Corner is the sound of a band that has matured beyond being a “genre band.” You can still call them emo, and you’d be right. Football, etc. are much more than that though, and it’s great to see that they’re still growing.
Hey, remember when I wrote about Sad Blood back in November? No? Well, here is a refresher. I ended the review being kind of a snarky and saying:
“Will Sad Blood be another one of those one-and-done bands that flooded my inbox a few years ago? I hope not. I’d like to hear a lot more from them, because Ultimate Worrier is a hell of an introduction.”
Past me can stop worrying though. There is a new EP from Sad Blood. I would have talked about it back in May, but I’m the worst. Anyway. It’s really good. Legion Of Gloom is the logical next step after Ultimate Worrier. It’s still a Doomsday Device of emo music loaded with pop hooks. There is still a lot of Dowsing and Pet Symmetry going on here, but Sad Blood are making it theirs. They sound more comfortable and have really found their feet.
If anything, the music has gotten more on the power pop side of things. It’s actually very interesting to see the band start making those moves. There is almost a dissonance between how the music sounds and what the lyrics are. The music has only gotten poppier and more melodic. The lyrics remain ever in bummer territory. I like that kind of thing though, so it definitely works for me. They add lighthearted humor behind it though. It certainly helps when they are talking about feeling nothing.
Also, the handclap gimmick on “Ten More Years” is my favorite thing.
I love these punk rock records that aren’t afraid to dip into indie rock and emo. I know it’s been done a million times before, but I don’t give a shit. I’m a total sucker for bands that are as earnest as they are urgent. Camp Life nail that formula on An Ever-Growing Vision.
The lazy explanation is that Camp Life feel like the middle of a Venn diagram where Joyce Manor, Glocca Morra, and Dear Landlord are the established sets. An Ever-Growing Vision is just a great punk rock record from start to finish. It’s gruff and driving, but with a melodic flair.
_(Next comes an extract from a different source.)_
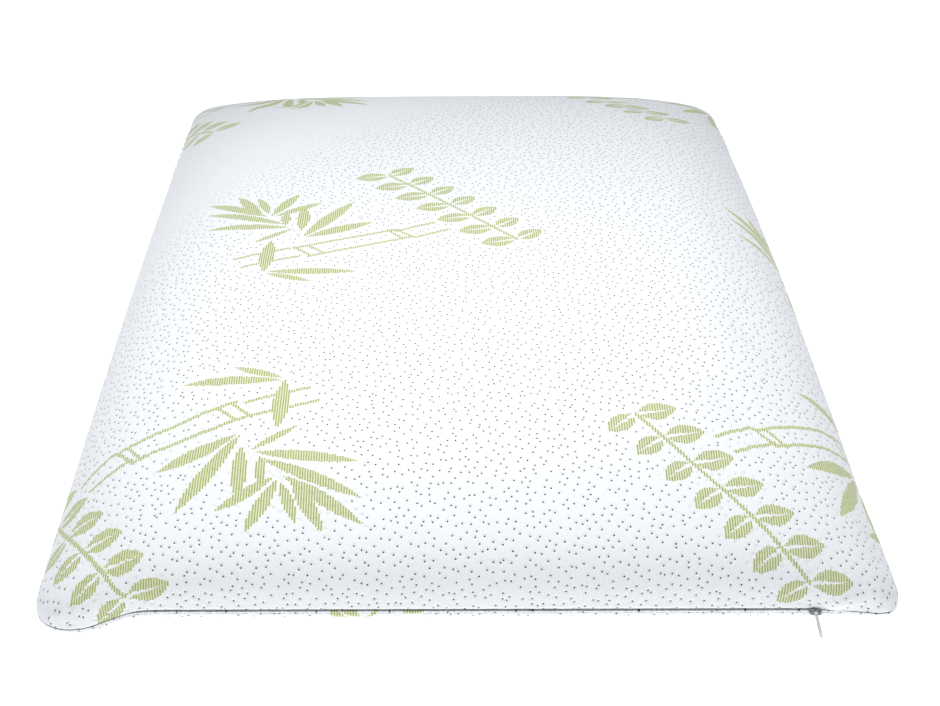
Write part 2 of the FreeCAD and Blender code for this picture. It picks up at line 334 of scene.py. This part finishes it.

There are little bits of that old emo twinkle, albeit distorted. The lyrics definitely fit those genre norms as well. A bit of anger, a lot of apathy, and a general sense of melancholy.
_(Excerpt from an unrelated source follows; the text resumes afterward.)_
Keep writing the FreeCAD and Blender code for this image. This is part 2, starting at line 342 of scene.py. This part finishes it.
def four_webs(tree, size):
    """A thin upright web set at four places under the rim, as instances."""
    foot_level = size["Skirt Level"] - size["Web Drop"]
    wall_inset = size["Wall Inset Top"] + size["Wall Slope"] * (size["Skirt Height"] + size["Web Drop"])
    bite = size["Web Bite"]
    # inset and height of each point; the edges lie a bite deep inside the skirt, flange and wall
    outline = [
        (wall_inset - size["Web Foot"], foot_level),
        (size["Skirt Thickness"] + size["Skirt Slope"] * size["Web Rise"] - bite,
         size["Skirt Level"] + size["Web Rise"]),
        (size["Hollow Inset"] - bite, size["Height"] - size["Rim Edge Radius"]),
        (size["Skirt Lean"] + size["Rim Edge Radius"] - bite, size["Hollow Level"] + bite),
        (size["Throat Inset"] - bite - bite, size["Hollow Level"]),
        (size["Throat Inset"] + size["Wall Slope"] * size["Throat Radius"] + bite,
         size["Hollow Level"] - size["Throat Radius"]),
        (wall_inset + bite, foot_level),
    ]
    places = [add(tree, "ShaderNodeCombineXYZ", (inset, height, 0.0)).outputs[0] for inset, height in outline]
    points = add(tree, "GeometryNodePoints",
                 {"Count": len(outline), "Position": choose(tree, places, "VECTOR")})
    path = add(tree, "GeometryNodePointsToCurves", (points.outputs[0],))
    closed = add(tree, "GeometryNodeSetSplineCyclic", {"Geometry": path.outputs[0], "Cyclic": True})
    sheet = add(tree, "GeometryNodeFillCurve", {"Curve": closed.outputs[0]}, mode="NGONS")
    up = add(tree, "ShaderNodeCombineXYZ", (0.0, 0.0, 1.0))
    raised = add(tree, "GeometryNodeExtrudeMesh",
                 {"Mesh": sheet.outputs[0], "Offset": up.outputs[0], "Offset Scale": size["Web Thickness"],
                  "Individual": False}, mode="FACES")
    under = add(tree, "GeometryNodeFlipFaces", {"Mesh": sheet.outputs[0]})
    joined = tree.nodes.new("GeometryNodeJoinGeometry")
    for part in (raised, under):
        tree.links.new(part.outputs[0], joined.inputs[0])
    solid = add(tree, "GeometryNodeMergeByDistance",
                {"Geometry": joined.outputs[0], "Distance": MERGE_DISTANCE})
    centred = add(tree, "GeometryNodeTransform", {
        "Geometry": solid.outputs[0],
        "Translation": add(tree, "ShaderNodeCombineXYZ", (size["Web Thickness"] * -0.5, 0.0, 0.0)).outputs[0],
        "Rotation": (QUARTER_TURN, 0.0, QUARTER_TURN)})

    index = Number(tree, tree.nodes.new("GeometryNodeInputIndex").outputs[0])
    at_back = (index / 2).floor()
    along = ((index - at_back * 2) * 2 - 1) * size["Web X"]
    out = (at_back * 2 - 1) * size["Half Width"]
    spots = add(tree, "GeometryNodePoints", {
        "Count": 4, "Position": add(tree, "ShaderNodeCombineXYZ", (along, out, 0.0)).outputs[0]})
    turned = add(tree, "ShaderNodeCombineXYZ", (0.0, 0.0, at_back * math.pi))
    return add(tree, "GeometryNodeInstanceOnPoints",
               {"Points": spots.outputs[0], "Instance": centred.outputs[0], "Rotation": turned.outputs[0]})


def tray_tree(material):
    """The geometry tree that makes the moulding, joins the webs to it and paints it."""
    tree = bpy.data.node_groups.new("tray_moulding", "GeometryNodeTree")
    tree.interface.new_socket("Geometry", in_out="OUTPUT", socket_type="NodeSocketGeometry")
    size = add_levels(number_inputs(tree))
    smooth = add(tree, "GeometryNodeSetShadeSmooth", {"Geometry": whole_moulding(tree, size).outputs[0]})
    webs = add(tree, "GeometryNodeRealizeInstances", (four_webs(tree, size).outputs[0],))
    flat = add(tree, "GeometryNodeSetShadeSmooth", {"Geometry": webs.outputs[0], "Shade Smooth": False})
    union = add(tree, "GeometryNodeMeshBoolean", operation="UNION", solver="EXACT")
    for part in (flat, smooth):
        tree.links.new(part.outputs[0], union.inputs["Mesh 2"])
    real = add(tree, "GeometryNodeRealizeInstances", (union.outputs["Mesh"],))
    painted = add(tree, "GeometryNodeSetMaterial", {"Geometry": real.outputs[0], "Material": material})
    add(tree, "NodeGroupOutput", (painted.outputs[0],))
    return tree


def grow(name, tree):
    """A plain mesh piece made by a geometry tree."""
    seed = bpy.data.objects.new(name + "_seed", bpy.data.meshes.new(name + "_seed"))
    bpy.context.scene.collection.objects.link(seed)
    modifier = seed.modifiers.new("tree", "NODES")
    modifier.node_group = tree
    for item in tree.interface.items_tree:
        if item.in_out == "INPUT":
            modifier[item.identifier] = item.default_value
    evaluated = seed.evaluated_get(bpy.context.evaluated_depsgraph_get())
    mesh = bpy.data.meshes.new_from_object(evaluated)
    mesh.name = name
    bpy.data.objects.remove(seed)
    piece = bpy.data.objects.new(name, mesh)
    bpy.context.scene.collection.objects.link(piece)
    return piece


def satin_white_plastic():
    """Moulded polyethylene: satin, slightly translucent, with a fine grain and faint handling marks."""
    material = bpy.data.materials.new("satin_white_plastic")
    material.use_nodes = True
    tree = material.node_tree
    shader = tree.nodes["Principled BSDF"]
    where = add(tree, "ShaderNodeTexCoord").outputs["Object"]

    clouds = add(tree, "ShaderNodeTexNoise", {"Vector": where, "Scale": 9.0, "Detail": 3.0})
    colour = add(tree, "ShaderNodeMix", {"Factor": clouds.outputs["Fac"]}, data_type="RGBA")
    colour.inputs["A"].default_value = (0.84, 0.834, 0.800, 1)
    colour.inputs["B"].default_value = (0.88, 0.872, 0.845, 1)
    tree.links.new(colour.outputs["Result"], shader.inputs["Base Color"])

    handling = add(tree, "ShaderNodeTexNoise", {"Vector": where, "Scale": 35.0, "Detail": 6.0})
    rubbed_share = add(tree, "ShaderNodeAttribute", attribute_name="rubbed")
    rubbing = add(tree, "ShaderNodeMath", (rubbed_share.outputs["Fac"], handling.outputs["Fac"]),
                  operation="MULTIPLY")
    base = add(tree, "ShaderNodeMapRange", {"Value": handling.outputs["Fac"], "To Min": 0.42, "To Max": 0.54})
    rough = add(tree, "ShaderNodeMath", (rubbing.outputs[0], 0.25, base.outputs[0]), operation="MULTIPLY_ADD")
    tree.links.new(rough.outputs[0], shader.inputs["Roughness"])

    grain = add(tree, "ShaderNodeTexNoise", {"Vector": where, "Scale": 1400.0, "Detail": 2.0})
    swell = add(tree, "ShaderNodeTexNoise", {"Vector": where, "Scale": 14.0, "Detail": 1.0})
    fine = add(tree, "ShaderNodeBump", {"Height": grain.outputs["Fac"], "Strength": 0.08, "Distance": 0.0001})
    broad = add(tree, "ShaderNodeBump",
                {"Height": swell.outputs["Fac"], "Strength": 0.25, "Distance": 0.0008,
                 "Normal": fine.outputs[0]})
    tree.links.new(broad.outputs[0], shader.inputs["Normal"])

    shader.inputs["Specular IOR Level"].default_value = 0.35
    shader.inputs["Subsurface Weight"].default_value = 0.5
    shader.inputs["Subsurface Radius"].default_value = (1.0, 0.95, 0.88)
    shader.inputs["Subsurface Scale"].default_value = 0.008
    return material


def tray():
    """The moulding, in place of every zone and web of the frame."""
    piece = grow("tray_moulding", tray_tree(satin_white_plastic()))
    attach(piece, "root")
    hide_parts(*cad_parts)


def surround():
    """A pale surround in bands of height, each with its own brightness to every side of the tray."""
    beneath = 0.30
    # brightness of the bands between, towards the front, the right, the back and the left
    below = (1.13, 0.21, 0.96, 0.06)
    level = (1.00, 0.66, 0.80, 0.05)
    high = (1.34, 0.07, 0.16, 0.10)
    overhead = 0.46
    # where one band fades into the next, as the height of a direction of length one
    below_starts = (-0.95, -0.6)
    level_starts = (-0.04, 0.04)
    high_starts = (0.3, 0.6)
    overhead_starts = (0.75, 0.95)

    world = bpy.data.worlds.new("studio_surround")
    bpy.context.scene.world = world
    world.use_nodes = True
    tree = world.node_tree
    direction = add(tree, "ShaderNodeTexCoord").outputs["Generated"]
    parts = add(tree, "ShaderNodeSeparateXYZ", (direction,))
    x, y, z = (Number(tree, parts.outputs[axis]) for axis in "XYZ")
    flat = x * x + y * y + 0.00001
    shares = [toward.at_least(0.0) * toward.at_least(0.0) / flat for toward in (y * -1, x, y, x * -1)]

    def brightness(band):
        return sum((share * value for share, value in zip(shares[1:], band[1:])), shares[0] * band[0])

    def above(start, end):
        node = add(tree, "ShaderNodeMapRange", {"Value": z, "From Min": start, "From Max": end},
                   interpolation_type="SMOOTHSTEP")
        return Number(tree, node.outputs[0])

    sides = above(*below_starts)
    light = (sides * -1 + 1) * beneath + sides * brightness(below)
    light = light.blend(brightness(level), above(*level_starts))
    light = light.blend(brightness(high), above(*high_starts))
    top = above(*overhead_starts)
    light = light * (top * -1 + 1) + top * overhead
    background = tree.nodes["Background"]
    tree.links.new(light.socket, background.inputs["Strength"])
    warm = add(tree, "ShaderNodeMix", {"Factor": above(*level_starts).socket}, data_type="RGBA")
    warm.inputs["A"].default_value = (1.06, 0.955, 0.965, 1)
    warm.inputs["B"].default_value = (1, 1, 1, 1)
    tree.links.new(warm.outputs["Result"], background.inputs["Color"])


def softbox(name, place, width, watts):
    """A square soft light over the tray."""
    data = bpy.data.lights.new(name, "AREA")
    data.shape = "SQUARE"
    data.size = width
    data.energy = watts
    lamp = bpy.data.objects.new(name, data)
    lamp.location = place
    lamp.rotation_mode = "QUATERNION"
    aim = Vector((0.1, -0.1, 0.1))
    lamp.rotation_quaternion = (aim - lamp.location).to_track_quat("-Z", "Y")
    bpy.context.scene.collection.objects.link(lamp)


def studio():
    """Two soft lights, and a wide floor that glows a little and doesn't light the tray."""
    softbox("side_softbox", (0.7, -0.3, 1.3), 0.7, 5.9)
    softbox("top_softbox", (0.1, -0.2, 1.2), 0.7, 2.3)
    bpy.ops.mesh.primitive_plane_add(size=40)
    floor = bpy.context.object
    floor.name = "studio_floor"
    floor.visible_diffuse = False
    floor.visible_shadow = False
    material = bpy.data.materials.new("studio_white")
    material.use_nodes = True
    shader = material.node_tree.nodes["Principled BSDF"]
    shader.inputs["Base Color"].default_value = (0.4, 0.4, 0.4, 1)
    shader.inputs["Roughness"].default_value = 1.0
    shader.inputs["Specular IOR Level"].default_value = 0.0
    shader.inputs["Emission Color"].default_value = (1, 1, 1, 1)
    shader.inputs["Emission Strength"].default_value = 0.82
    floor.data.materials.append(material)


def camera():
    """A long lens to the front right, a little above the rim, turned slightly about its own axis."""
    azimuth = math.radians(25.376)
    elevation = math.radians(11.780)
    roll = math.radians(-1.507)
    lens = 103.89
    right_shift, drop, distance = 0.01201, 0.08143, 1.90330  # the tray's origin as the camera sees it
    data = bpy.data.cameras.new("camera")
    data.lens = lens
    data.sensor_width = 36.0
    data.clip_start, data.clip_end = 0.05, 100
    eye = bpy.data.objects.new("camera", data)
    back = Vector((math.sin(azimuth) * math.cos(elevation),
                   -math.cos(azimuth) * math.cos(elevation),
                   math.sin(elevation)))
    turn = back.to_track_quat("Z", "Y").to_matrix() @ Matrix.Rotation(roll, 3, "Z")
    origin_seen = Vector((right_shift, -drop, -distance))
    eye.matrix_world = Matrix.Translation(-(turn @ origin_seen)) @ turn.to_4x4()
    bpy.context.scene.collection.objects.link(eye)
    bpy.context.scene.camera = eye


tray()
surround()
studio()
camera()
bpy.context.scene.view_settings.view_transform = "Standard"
I don’t know. An Ever-Growing Vision just works, and Camp Life have made a really solid debut. The whole thing clocks in at just under eleven minutes, and it is well worth the time.
I appreciate bands like Sick Days. Specifically, I appreciate bands that aren’t afraid to throw things against the wall and see what sticks. Stay Warm is an EP that covers three distinct sounds, but never sounds like it was just thrown together. It’s a punk rock record at it’s core, but there are some outside moments, and interesting style choices.
The EP starts with the song “Crickets.” This song exemplifies the whole nature of what would come later. It starts of with vocals and a faint, delicate guitar. Then it shifts to really muscular, start-stop riffs with yelled vocals. It eventually transitions into a fucking killer punk rock song. It tracks something like indie to emo/post-hardcore to melodic punk rock.
The next two songs, “My Old School” and “Stay Afloat,” are generally straight forward punk rock songs. The former giving me a bit of a Jawbreaker vibe, think the “With Or Without U2” medley. The last song, “DeKalb,” is just guitar and vocals for most of the song, save for the full band picking up in the last 30 seconds or so. It stays very calm and indie sounding.
What does this all mean? Well, it means that Sick Days have a whole lot going for them. They are adept at playing multiple styles, and could logically branch off further. On the other hand, they could also pick one style and run with it. They seem to have it covered either way.
There are a million genre, sub genres, and sub sub genres in the world. Everyone likes to talk about them, and everyone likes to see bands fit into narrower and narrower categories. Trial Of Early Men are one of those bands that could probably be slotted into a wide array of sub genres, but let’s not muddy the water. This is a punk rock band making engaging music that throws its weight around.
Attachments, as a whole, is a record that is jagged, distorted, and loud. There is a lot of early emo and post-hardcore influence throughout the record, but it doesn’t really become a genre record in either of those ways specifically. There is edge, but there are also round corners. “Of Youth” is an example of the band mixing the more jagged sound with pop influence. “Nil Nil” falls the fuck apart towards the end in a really great way. It turns chaotic before pulling back together. It’s this split that makes Trials Of Early Man stand out.
They do the fuck out of the quiet/LOUD dynamic, both instrumentally and vocally. The music has muscle behind it. The vocals definitely highlight that by providing a great accent of their own. Gruff, but not in a boring beard-punk way. Aggressive and yelled, but not in a screamo way. It kind of makes me think of Guy Picciotto or Rick Froberg.
I have to admit, I am a bit out of my element here. Not because of the genre or sound, but because there is history behind this band. It isn’t a band of rookie kids who are just bashing things out. Trials Of Early Man is made up of members of Caretaker, Action and Action, CircusAct and The Good Wife. I have a huge blindspot when it comes to UK bands, and this is one of those times where it is super noticeable. I’m not really familiar with any of those bands. I’m an asshole from Chicago, I don’t know any better.
That is kind of a roundabout way of saying that this record lives or dies based on it’s own merit rather than past nostalgia. The good news is that is stands on it’s own feet. Definitely a record worth checking out for fans of punk rock, and the million offshoot post- genres it birthed.